What is columnar?
Columnar (or column‑oriented) refers to a way of storing data where all the values of a single column are kept together, instead of storing complete rows one after another. Think of a spreadsheet turned on its side: each column’s data is stored in a continuous block.
Let's break it down
- Row‑based storage: A row contains all fields for one record (e.g., name, age, city) stored together.
- Columnar storage: All values for the same field (e.g., all names, then all ages, then all cities) are stored in separate, contiguous blocks.
- Because similar data types sit side by side, the system can compress them more efficiently and read only the columns needed for a query.
Why does it matter?
When you run analytical queries that only need a few columns from a huge table, a columnar layout lets the engine skip the irrelevant data, dramatically reducing I/O and speeding up results. It also enables better compression, saving storage space and further improving performance.
Where is it used?
- Data warehouses (e.g., Amazon Redshift, Snowflake, Google BigQuery)
- Analytical databases (e.g., ClickHouse, Apache Parquet files, Apache ORC)

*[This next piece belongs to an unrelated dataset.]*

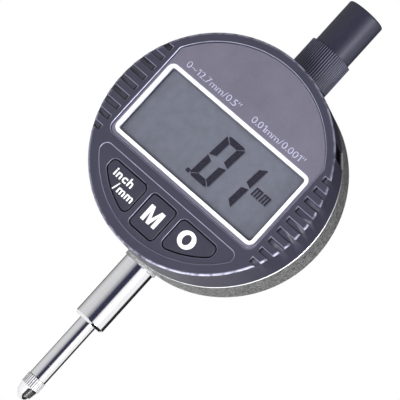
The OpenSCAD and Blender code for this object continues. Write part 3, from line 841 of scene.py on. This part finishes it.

- Business intelligence tools that query large datasets for reporting and dashboards
- Big‑data processing frameworks like Apache Spark when reading columnar file formats.
Good things about it
- Fast read performance for analytics and reporting
- High compression ratios because similar values are stored together
- Selective column reading reduces I/O and network traffic
- Efficient for aggregations (sums, averages, counts) on large datasets
- Works well with modern hardware (SSD, parallel processing).
Not-so-good things
- Slower write and update performance; inserting or modifying rows can be costly.
- Not ideal for transactional workloads (OLTP) that need frequent single‑row inserts/updates.
- Complexity in data loading pipelines; may require batch loading or special tools.
- Potentially higher memory usage during query execution if many columns are accessed simultaneously.